[Records with modeling code]
····················
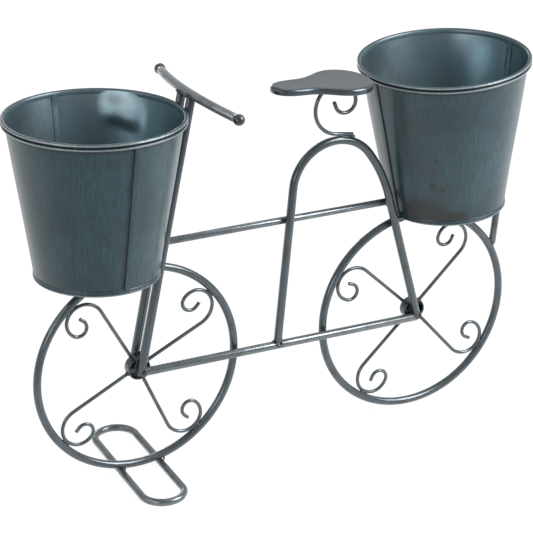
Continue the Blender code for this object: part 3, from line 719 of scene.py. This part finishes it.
def base_marks(beyond, height, past):
    """Glaze and painted shade where the base is pinched to the wall, and a painted highlight on its foot,
    where the paint is also worn pale.
    """
    outer = 0.0 if beyond < -pot_sheet * 0.6 and height > 0.0036 else 1.0
    # Painted shade in the two creases where the base grips the wall, and a painted highlight on the foot
    # below.
    pinch_glaze_and_shade = band(height, 0.0021, 0.0006) + band(height, 0.0047, 0.0006)
    return 0.9 * min(pinch_glaze_and_shade, 1.0) * outer, 0.8 * band(height, 0.0008, 0.0006) * outer, 0.6 * (1 - outer)


def seam_strip(shape, seat, angle, low, high, width, inner, outer):
    """A folded strip along the wall, inner to outer metres off the sheet's outer face."""
    steps = 44
    wrap = shape.verts.layers.float_vector["wrap"]
    outward = Vector((cos(angle), sin(angle), 0))
    across = Vector((-outward.y, outward.x, 0))
    crease = 0.3 * (outer - inner)
    profile = rounded([(-width / 2, inner), (width / 2, inner), (width / 2, outer), (-width / 2, outer)],
                      crease, 3)
    rows = []
    for i in range(steps + 1):
        height = low + (high - low) * i / steps
        drift = 0.00008 * sin(height * 210 + angle) + 0.00006 * sin(height * 510)
        radius = pot_foot_radius + pot_slope * height
        radius += wall_push(angle, height, (degrees(angle),))
        row = []
        for t, n in profile:
            spot = outward * (radius + n) + across * (t + drift) + Vector((0, 0, height))
            vert = shape.verts.new(seat @ spot)
            vert[wrap] = spot
            row.append(vert)
        rows.append(row)
    skin(shape, rows)
    shape.faces.new(rows[0][::-1])
    shape.faces.new(rows[-1])


def arc(middle, radius, first_deg, count):
    """Points of a section round a middle, clockwise."""
    angles = [radians(first_deg - 13.5 * i) for i in range(count)]
    return [tuple(middle + radius * Vector((cos(a), sin(a)))) for a in angles]


# The wall's section goes up its outer side, over the top and down its inner side.
low, high = 0.0012, pot_height - 0.0012
heights = [low + (high - low) * i / 48 for i in range(49)]
thin = pot_sheet / cos(atan(pot_slope))
wall_section = [(pot_foot_radius + pot_slope * h, h) for h in heights]
wall_section += [(pot_foot_radius + pot_slope * h - thin, h) for h in reversed(heights)]

# The rolled rim's goes over the top roll, the groove and the lower bead, and back inside.
roll = 0.0012
groove = pot_height - rim_depth / 2
foot = pot_height - rim_depth
inner = pot_top_radius - pot_sheet - 0.00005
top = Vector((rim_radius - roll, pot_height - roll))
bead = Vector((rim_radius - roll, foot + roll))
rim_section = [
    (inner - pot_slope * 0.0016, pot_height - 0.0016), (inner + 0.00012, pot_height - 0.0006),
    (inner + 0.0005, pot_height - 0.00022), (inner + 0.001, pot_height - 0.00008), *arc(top, roll, 92, 12),
    (rim_radius - 0.0019, groove + 0.0003), (rim_radius - 0.002, groove),
    (rim_radius - 0.0019, groove - 0.0003),
    *arc(bead, roll, 56, 11), (pot_top_radius - pot_slope * rim_depth - 0.0001, foot),
    (inner - pot_slope * 0.004, foot + 0.0016)]

# The base's is its floor, the inner foot of the wall, and the channel round the wall's edge.
inner = pot_foot_radius - pot_sheet
disc = ((0, 0), (0.02, 0), (0.0215, 0.00025), (0.023, 0), (inner - 0.0016, 0), (inner - 0.0006, 0.0003),
        (inner + 0.0002, 0.0009))
hem = ((0.00045, 0.004), (0.00012, 0.0035), (0.00005, 0.0029), (0.00025, 0.0024), (0.0004, 0.0021),
       (0.00018, 0.0017), (0, 0.0012), (0.00008, 0.0006), (0.00045, 0.00015), (0.001, 0))
under = ((0.0006, 0), (0.001, 0.0003), (0.0011, 0.0009), (0.0012, 0.0026), (0.0018, 0.003))
base_section = [
    *[(radius, floor_height + rise) for radius, rise in disc],
    (inner + 0.0003, 0.0046), (pot_foot_radius + 0.00075, 0.0047), (pot_foot_radius + 0.0009, 0.0043),
    *[(hem_radius - depth, height) for depth, height in hem],
    *[(inner - depth, height) for depth, height in under], (0, 0.003)]

seats = {}
for mount in frame["record"]["mounts"]:
    lean = Vector(mount["axis"])
    tilt = Matrix.Rotation(atan2(lean.x, lean.z), 4, "Y") @ Matrix.Rotation(-asin(lean.y), 4, "X")
    seat = Matrix.Translation(Vector(mount["pos_m"]) - floor_height * lean) @ tilt
    seats[mount["name"].split("_")[0]] = seat

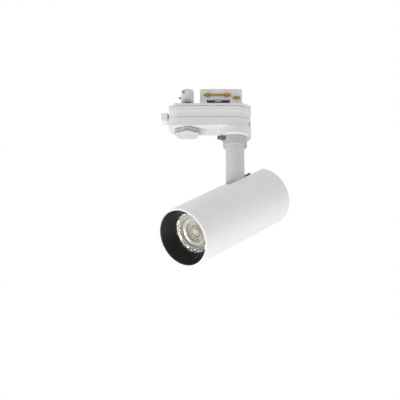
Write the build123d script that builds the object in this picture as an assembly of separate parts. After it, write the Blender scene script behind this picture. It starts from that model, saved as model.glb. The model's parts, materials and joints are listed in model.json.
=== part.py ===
"""Track spotlight: a cylindrical LED head on a stem that turns under a three-circuit track adapter.

Frame: millimetres, +Z up, +X along the track. The origin is on the pan axis, at the adapter's top face,
which lies against the underside of the track.
"""
from build123d import *
from math import acos, asin, cos, degrees, radians, sin, sqrt
import os

# ---- driving dimensions -------------------------------------------------------------------------
# attitude of the head at rest
PAN_HEADING = 225.0      # direction that the head faces, from +X towards +Y
TILT_DOWN = 30.0         # how far the head points below the horizontal

# adapter body
BODY_LEFT = -72.0        # left end, from the pan axis
BODY_RIGHT = 17.6        # right end
BODY_WIDTH = 33.0
LEFT_CORNER_R = 13.0
RIGHT_CORNER_R = 15.9
BODY_HEIGHT = 25.15      # top face to underside
PARTING = 16.0           # top face down to the line where the housings meet
SHOULDER = 9.0           # top face down to the chamfered step in the upper housing
SHOULDER_STEP = 0.5
GAP_LINE_H = 0.8         # shadow gaps round the housing, under the plate and at the parting
GAP_LINE_DEPTH = 1.2
PLATE_T = 2.0
PLATE_CORNER_X = 9.0
PLATE_CORNER_Y = 8.0
WALL = 2.0

# boss and pan bearing under the adapter
BOSS_R = 17.9
BOSS_DROP = 9.24
POCKET_R = 12.9          # room inside the boss for the washers and nut
POCKET_FLOOR = 30.0      # top face down to the pocket's floor
SPIGOT_R = 9.0
SPIGOT_DROP = 6.6
PAN_TRAVEL = 170.0       # each way from the heading that points along -X

# pan shaft, collar and stem
NIPPLE_R = 6.0
NIPPLE_BORE_R = 3.4
NIPPLE_TOP = 19.0        # top face down to the nipple's upper end
NIPPLE_IN_STEM = 6.6
COLLAR_R = 13.1
COLLAR_HEIGHT = 10.2
STEM_R = 10.1
STEM_FLAT = 9.0          # pan axis out to each flat beside the tilt hinge
FLAT_START = 4.1         # collar down to the top of the flats
STEM_BORE_R = 6.6
PIVOT_DROP = 104.9       # top face down to the tilt axis

# head
TUBE_R = 31.5
TUBE_WALL = 1.9
RIM_FILLET = 0.5
AXIS_BELOW_PIVOT = 11.1  # tilt axis to tube axis
FRONT_REACH = 97.7       # tilt axis to the front rim, along the tube
REAR_REACH = 49.8        # tilt axis to the rear face
LENS_R = 21.5            # clear opening in front of the lens
LENS_RECESS = 15.7       # front rim back to that opening
LENS_HEIGHT = 18.5

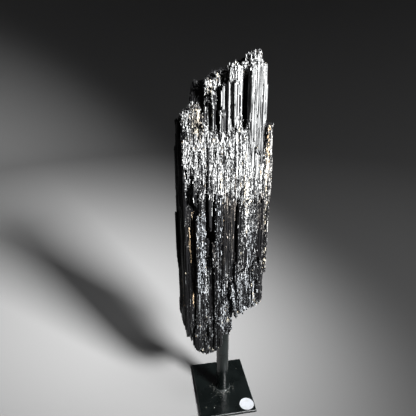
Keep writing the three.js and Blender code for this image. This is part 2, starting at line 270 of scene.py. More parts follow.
def levelled(points):
    """The points with the steps between the belt's crystals evened out."""
    x, y, z = points.T
    share = LEVELLING * belt(x, z) * np.clip((FACE_DEPTH - y) / 12, 0, 1)
    level = BELT_DEPTH + BELT_BEND * (x / 40) ** 2
    return np.column_stack([x, y + share * (level - y), z])


def above_slope(points):
    """How far points lie above the sloping underside."""
    x, y, z = points.T
    return z - along(UNDERSIDE, x) - np.maximum(RISE_FRONT * (KEEL - y), RISE_BACK * (y - KEEL))


def pale(points):
    """Where even the darker bits are grey: in the etched belt, and, as painted light, on the lumps at the
    top.
    """
    x, _, z = points.T
    return np.maximum(belt(x, z), strongest(LIT_LUMPS, x, z))


def surface(points, wobble=0.0):
    """How etched the stone is at some points, how much sheen is painted on it, its tint, and how much of it
    the painted shade leaves lit.

    wobble mm of chance makes the edges of the parts ragged."""
    shift = wobble * (rng.normal(0, 1, points.shape) if wobble else np.zeros(points.shape))
    x, y, z = (points + (1, 2, 4) * shift).T
    front = (y < FACE_DEPTH).astype(float)
    # Painted shade: light is 1 in the open and falls to 0 on the shaded hollows and darker parts.
    light = 1 - strongest(PAINTED_SHADE, points[:, 0], points[:, 2])
    rim = 0.7 * np.clip((4 - above_slope(points)) / 3, 0, 1) * (x > -30)
    etched = np.maximum(np.maximum(belt(x, z), strongest(ETCHED, x, z)), rim) * light * front
    # Painted sheen on the smooth faces, kept off the painted shade, half as strong behind the broad face.
    painted_sheen = strongest(PAINTED_SHEEN_FACES, x, z) * light * np.where(front > 0, 1, 0.5)
    tint = NEUTRAL * (1 - strongest(BLUISH, x, z)) + 0.12 * strongest(BROWNISH, x, z)
    tint = np.maximum(tint, CREAM * strongest(CREAMY, x, z))
    return etched, painted_sheen, tint, light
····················
== Given task ==
From the entries above, copy every line containing the word "that".

== Expected output ==
Write the build123d script that builds the object in this picture as an assembly of separate parts. After it, write the Blender scene script behind this picture. It starts from that model, saved as model.glb. The model's parts, materials and joints are listed in model.json.
"""Track spotlight: a cylindrical LED head on a stem that turns under a three-circuit track adapter.
PAN_HEADING = 225.0      # direction that the head faces, from +X towards +Y
PAN_TRAVEL = 170.0       # each way from the heading that points along -X
LENS_RECESS = 15.7       # front rim back to that opening